The semantics for atomic_cmpxchg are the same as those defined for 'cas'
below.
diff --git a/Documentation/memory-barriers.txt b/Documentation/memory-barriers.txt
index 13feb69..18fc860 100644
--- a/Documentation/memory-barriers.txt
+++ b/Documentation/memory-barriers.txt
@@ -2383,9 +2383,7 @@ about the state (old or new) implies an SMP-conditional general memory barrier
explicit lock operations, described later). These include:
xchg();
- cmpxchg();
atomic_xchg(); atomic_long_xchg();
- atomic_cmpxchg(); atomic_long_cmpxchg();
atomic_inc_return(); atomic_long_inc_return();
atomic_dec_return(); atomic_long_dec_return();
atomic_add_return(); atomic_long_add_return();
@@ -2398,7 +2396,9 @@ explicit lock operations, described later). These include:
test_and_clear_bit();
test_and_change_bit();
- /* when succeeds (returns 1) */
+ /* when succeeds */
+ cmpxchg();
+ atomic_cmpxchg(); atomic_long_cmpxchg();
atomic_add_unless(); atomic_long_add_unless();
These are used for such things as implementing ACQUIRE-class and RELEASE-class
On Mon, 2015-08-03 at 09:59 -0700, tip-bot for Will Deacon wrote:
> Commit-ID: ed2de9f74ecbbf3063d29b2334e7b455d7f35189
> Gitweb: http://git.kernel.org/tip/ed2de9f74ecbbf3063d29b2334e7b455d7f35189
> Author: Will Deacon <[email protected]>
> AuthorDate: Thu, 16 Jul 2015 16:10:06 +0100
> Committer: Ingo Molnar <[email protected]>
> CommitDate: Mon, 3 Aug 2015 10:57:09 +0200
>
> locking/Documentation: Clarify failed cmpxchg() memory ordering semantics
>
> A failed cmpxchg does not provide any memory ordering guarantees, a
> property that is used to optimise the cmpxchg implementations on Alpha,
> PowerPC and arm64.
>
> This patch updates atomic_ops.txt and memory-barriers.txt to reflect
> this.
>
> Signed-off-by: Will Deacon <[email protected]>
> Signed-off-by: Peter Zijlstra (Intel) <[email protected]>
> Cc: Andrew Morton <[email protected]>
> Cc: Davidlohr Bueso <[email protected]>
> Cc: Douglas Hatch <[email protected]>
> Cc: H. Peter Anvin <[email protected]>
> Cc: Jonathan Corbet <[email protected]>
> Cc: Linus Torvalds <[email protected]>
> Cc: Paul E. McKenney <[email protected]>
> Cc: Peter Zijlstra <[email protected]>
> Cc: Scott J Norton <[email protected]>
> Cc: Thomas Gleixner <[email protected]>
> Cc: Waiman Long <[email protected]>
> Link: http://lkml.kernel.org/r/[email protected]
> Signed-off-by: Ingo Molnar <[email protected]>
> ---
> Documentation/atomic_ops.txt | 4 +++-
> Documentation/memory-barriers.txt | 6 +++---
> 2 files changed, 6 insertions(+), 4 deletions(-)
>
> diff --git a/Documentation/atomic_ops.txt b/Documentation/atomic_ops.txt
> index dab6da3..b19fc34 100644
> --- a/Documentation/atomic_ops.txt
> +++ b/Documentation/atomic_ops.txt
> @@ -266,7 +266,9 @@ with the given old and new values.
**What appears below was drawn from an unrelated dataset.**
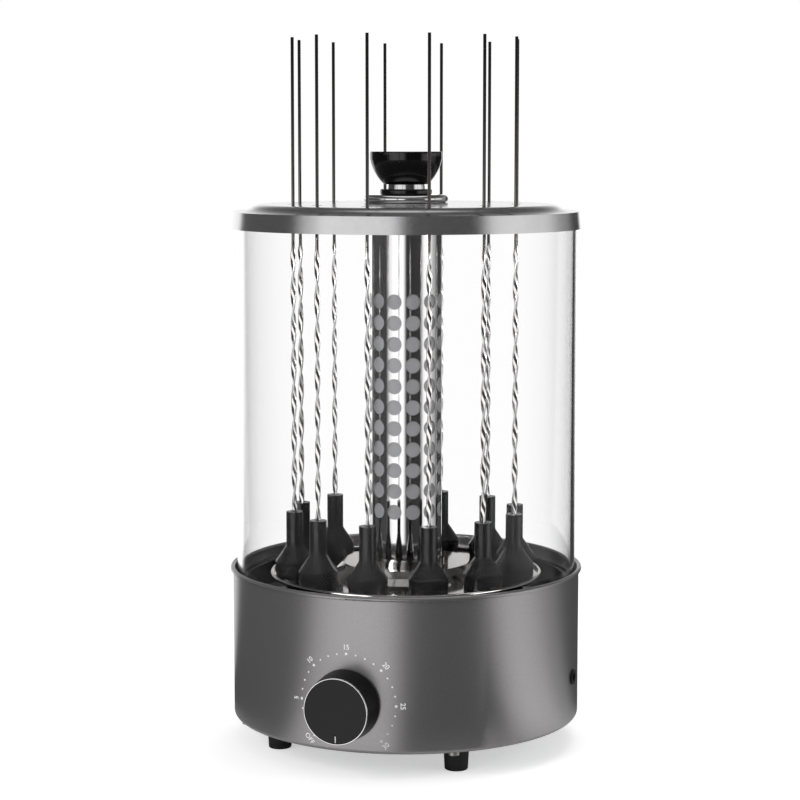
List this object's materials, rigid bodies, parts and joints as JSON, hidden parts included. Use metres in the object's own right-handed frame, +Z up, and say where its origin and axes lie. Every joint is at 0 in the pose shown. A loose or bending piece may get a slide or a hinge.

Like all atomic_xxx operations,
> atomic_cmpxchg will only satisfy its atomicity semantics as long as all
> other accesses of *v are performed through atomic_xxx operations.
>
> -atomic_cmpxchg must provide explicit memory barriers around the operation.
> +atomic_cmpxchg must provide explicit memory barriers around the operation,
> +although if the comparison fails then no memory ordering guarantees are
> +required.
Thanks, I also stumbled upon this with the wake-q stuff.